Increased tariffs could mean additional retaliation from foreign adversarial nation state actors including attacks on infrastructure and coercion of disgruntled federal employees to release sensitive information or IP for perceived injustices.
Privatization of federal functions could lead to improper use of sensitive data, information, or IP such as within the intelligence community, defense, or energy sectors; organizations with inadequate cybersecurity exposed to additional or new cyber-attacks.
Private sector organizations accessing federal IT systems who attempt to implement advanced tools, techniques, and methodologies on antiquated government systems could lead to unforeseen delays, crashes, or network errors where the system is then exposed to external threats.
Unauthorized or uncleared individuals use access to U.S. government data and install a private server to collect or use that data, there is a risk of attack from foreign adversaries or fraudulent actors through leaked or exfiltrated data.
Unauthorized or uncleared individuals with access to U.S. data through one federal organization may have access to data at other agencies through data sharing initiatives; meaning any private organizations contracting to the government, or private organizations that partner or subcontract with government contractors are also at risk of data or systems being hacked, phished, or having malware installed on their systems.

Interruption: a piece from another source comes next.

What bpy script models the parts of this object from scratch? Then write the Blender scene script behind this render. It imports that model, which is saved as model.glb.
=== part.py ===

Non-cleared staff with access to U.S. data systems could lead to improper disclosure of information, intellectual property, or PII.

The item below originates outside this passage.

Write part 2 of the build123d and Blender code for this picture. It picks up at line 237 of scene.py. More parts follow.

Data leaks could be accessed by adversarial nation state actors; insiders could sell data to adversarial nation state actors.
Procurement Fraud Impacts
- Limited federal oversight and reduced procurement staff could result in increases in change order abuse, nonconforming or nonexistent products, goods, or services, invoice manipulation, collusion, bribery, and kickbacks.
Unintended consequences often have the most lasting impact because no one was prepared for them. Fraud fighters everywhere would do well to prepare for 2025.